Now, at the *fundamental* level, the Everett interpretation is deterministic, not stochastic. The configuration space is Hilbert space, and the Schrodinger equation picks out exactly one dynamically allowed trajectory through every point in the space.
Recall that there is an *emergent* branching structure realised by the underlying unitary dynamics. In that emergent theory, the configuration space can be taken to be the space of instantaneous decoherence-selected projectors discussed in the above reference (chapter 3). The emergent dynamics assign a weight to each history, and thus a relative weight to each history relative to each of its initial segments.
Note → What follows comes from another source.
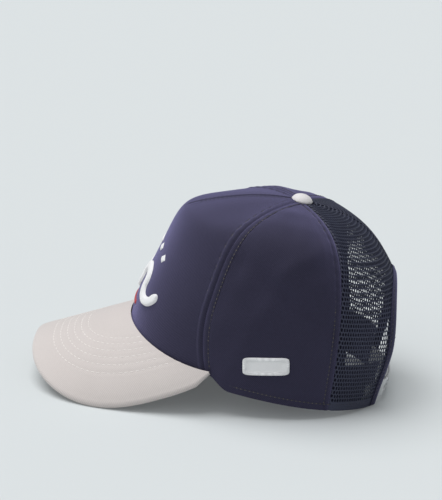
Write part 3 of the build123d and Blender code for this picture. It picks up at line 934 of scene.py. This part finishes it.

And because of decoherence, these weights obey the axioms of a probability measure (at least within the degree of precision at which the emergent description itself is valid) – see Greaves (2004), Greaves & Myrvold (2010) and Greaves & Wallace (2006).
So, mathematically, formally, the branching structure of the Everett interpretation (‘many worlds’) *is* a stochastic dynamical theory. ‘Nuff said.”
Whilst I sympathise with this common reply, one has to admit that the criticism has some bite. What the reply does demonstrate is that this problem is a higher-level philosophical problem.
As to the nitty-gritty re cashing out a many worlds solution, I’d recommend the above references.

9. Jun 14, 2012

### malreux

PS In case it wasn't clear in my reply, I'm using 'many worlds' and 'the Everett interpretation' interchangeably, to at least describe the same family of 'interpretations'. Note that not all authors would agree with this usage (including me!)...

10. Jun 20, 2012

### chupe1123

Thanks malreux, I'm a little closer to understanding what "the probability distribution" is in many worlds. I think I'll check out Wallace's book.